Quote:
Originally Posted by
bakunin
You might want to use the
:print: character class the POSIX BRE regexp provide and negate that:
[^:print:] and see how far that gets you.
Basically there is no pattern for what constitutes a printable or non-printable character: character "\9", which is a TAB just is that by convention, not because it is - in principle - any different from "\10" or "\8".
You might also want to identify your
locale, which may establish so-called
collating sequences. See more about this
at this page.
I hope this helps.
bakunin
I don't know of an RE context where
\9 would represent a tab (although
\0x9 and
\011 would when using an ASCII based character set).

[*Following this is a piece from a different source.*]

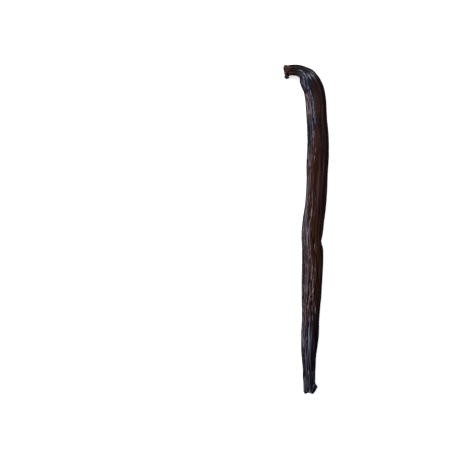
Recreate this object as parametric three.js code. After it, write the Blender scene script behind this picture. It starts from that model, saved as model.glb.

The print character class is identified by
[:print:]. A BRE matching a character in the print class is
[[:print:]] and a BRE matching a character that is not in the print class is
[^[:print:]]. The BRE
[^:print:] would match any character other than
:,
i,
n,
p,
r, and
t.
Note also that the print class does not include control characters. To select a UTF-8 character that is not a character in the 7-bit ASCII character set (actually select each byte of one of those characters), you could use the BRE
[^[:ctrl:][:print:]] while in the C or POSIX locale.
But, when working with ASCII, UTF-8, and 8859-* character sets, just filtering out bytes with the high order bit set should be sufficient.